IMHO when clients demand this adjustment, they are treating this listing data totally wrong and are trying to find a way to "equate" them to actual sales. I do not want to lead them down this road, because all they are is listings, period. If the proper listings are utilized they demonstrate the value ceiling as of the effective date based on the theory of substitution and that is their only purpose.

How many times have appraiser's said in the forum over the past several months, "who knows how low those listings will have to go to see some action, all they are telling us is what the properties are not worth". When that truly is the case, that LP/SP ratio could give the client a false sense of security.


I'm afraid I don't understand your post - false sense of security of what? Of what the subject is NOT worth?

Our clients are asking for listings only as a value ceiling, as you mention in your 2nd and 3rd paragraph, not equating them to actual sales.

The LP/SP ratio is just an attempt to address the fact that they haven't sold, and it only drops the ceiling further.

It would be the same if the subject had been recently listed and not sold; there should be some downwards adjustment of the lowest list price to establish the value ceiling.
 

Ross (CO)

Senior Member
Joined
Jan 17, 2002
Professional Status
Certified Residential Appraiser
State
Colorado
Sean,......It need not be too complicated. They are only asking for your observations of what the pulse of that market has recently been. The collective activity of the refined group of sold-comparables that you scrutinize closely will tell you what that % could (quite likely) be for an active listing out there today. You are already giving database focus to those properties which are most-recent, most-similar and most proximimate to the subject.

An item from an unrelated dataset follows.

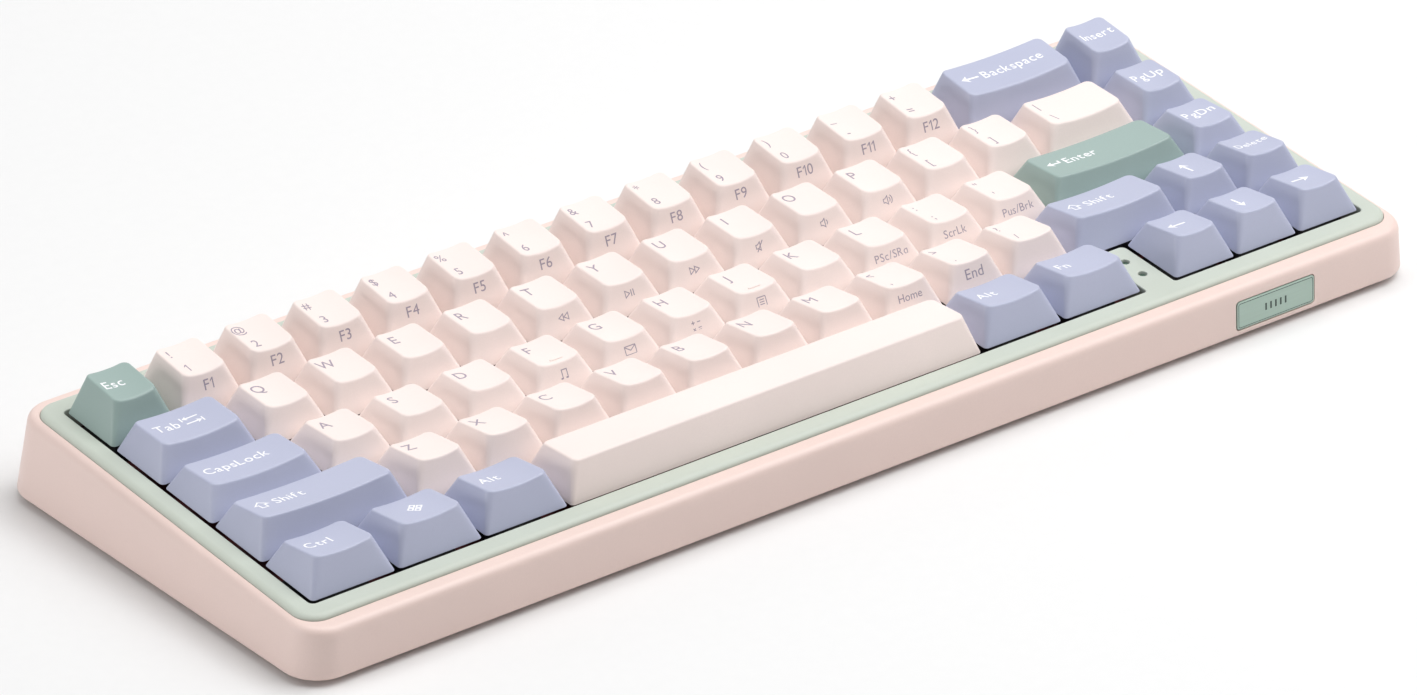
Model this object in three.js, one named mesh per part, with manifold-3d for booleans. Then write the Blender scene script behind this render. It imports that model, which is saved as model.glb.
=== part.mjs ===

Remember, you are considering to introduce an active listing that will ALSO be most-similar and most-proximate ! How the buying public will "react" to those active listings should be much the same as they would "react" to your subject. For anyone to ever select and present INappropriate comparables at ANY time......simply blows the entire process !

Let's say you have a solid half-dozen recent sales from which the best three will go on the 1-2-3 grid page. You have researched the full (prior expired and then renewed in 24-48 hours, and those over-lapping and concurrent) listing histories of those sales and you notice their first offering price and the final posted "selling price". You will have verified whatever concessionary monkey-business may have skewed the ACTUAL selling price of the house+land, and thus allowed the truest %-of-original list to be figured.

Let's say those (6) %-of-original-list prices show a range of 92% to 96%.....and you have three active listings of very similar properties which began their listings on Feb. 1st and are still at their first offering price. What I would likely do.....is consider that 94% is typical and reasonable for the participating sellers of homes in the subject's market area.....with all marketers being astutely guided and advised by an elite corps of experienced realty agents ! (No one ever lists too high.....do they ?)

In the second line down of grid column one might place "-6% price negot." (which fits in that field) and then perform the mathematical subtraction of 6% from the first/current offering price of that "Listing" comparable. In the sale-date field I type "Active List". One then completes the rest of applicable adjustments as that grid column progresses and ends up with a final (most-probable) adjusted selling price.....if the sun still continues to rise in the east each morning until that property eventually sells.

One needs to be sure to also discuss the trend details for Days-on-Market that are being observed for all possible comps, and the fact that concessionary offers in any increasingly frenzied marketplace MIGHT also influence any one of those currently active listings as a contract comes forth.